* begin *

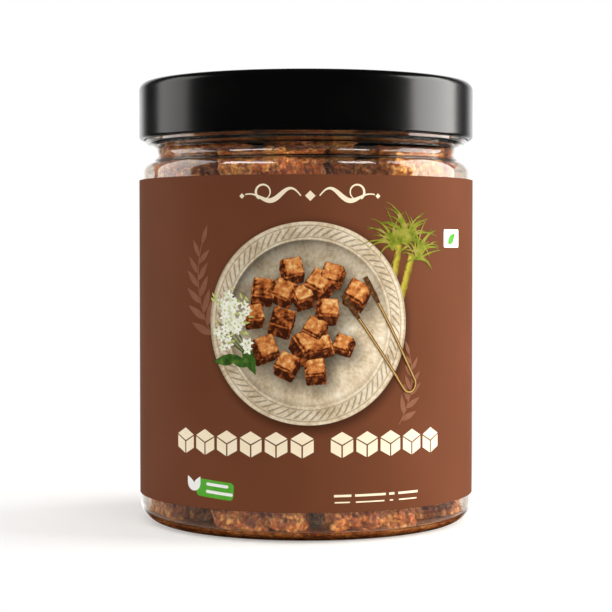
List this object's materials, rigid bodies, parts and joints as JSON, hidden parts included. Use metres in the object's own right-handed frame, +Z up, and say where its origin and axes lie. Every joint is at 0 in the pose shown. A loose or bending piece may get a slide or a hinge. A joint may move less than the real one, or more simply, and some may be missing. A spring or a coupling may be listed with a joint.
{
  "type": "jar of jaggery cubes",
  "caption": "Clear round screw-top jar with a black lid and a brown wrap label, filled with jaggery cubes.",
  "frame": {"origin": "centre of the flat ring the jar stands on", "axes": "+Z up through the lid, the label's front faces -Y, +X to the right of someone facing the label"},
  "size_m": [0.094, 0.094, 0.122],
  "materials": {
    "clear_pet": "clear smooth blow-moulded plastic",
    "black_cap": "glossy black moulded polypropylene",
    "printed_label": "satin printed film, dark brown with plain artwork",
    "jaggery": "rough granular golden-brown sugar"
  },
  "bodies": {
    "root": {"jar": "clear_pet", "lid": "black_cap", "label": "printed_label", "jaggery_cubes": "jaggery"}
  },
  "joints": []
}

* end *

> [WRITTEN TASK]
Quote every line of the data, word for word.

> [EXERCISE RESULT]
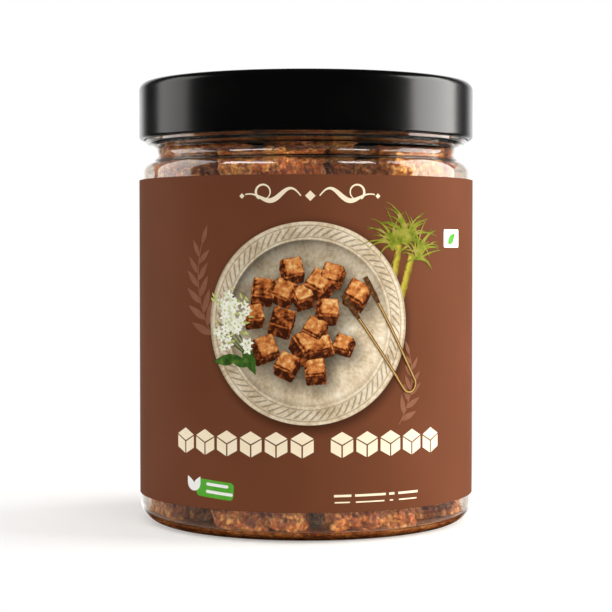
List this object's materials, rigid bodies, parts and joints as JSON, hidden parts included. Use metres in the object's own right-handed frame, +Z up, and say where its origin and axes lie. Every joint is at 0 in the pose shown. A loose or bending piece may get a slide or a hinge. A joint may move less than the real one, or more simply, and some may be missing. A spring or a coupling may be listed with a joint.
{
  "type": "jar of jaggery cubes",
  "caption": "Clear round screw-top jar with a black lid and a brown wrap label, filled with jaggery cubes.",
  "frame": {"origin": "centre of the flat ring the jar stands on", "axes": "+Z up through the lid, the label's front faces -Y, +X to the right of someone facing the label"},
  "size_m": [0.094, 0.094, 0.122],
  "materials": {
    "clear_pet": "clear smooth blow-moulded plastic",
    "black_cap": "glossy black moulded polypropylene",
    "printed_label": "satin printed film, dark brown with plain artwork",
    "jaggery": "rough granular golden-brown sugar"
  },
  "bodies": {
    "root": {"jar": "clear_pet", "lid": "black_cap", "label": "printed_label", "jaggery_cubes": "jaggery"}
  },
  "joints": []
}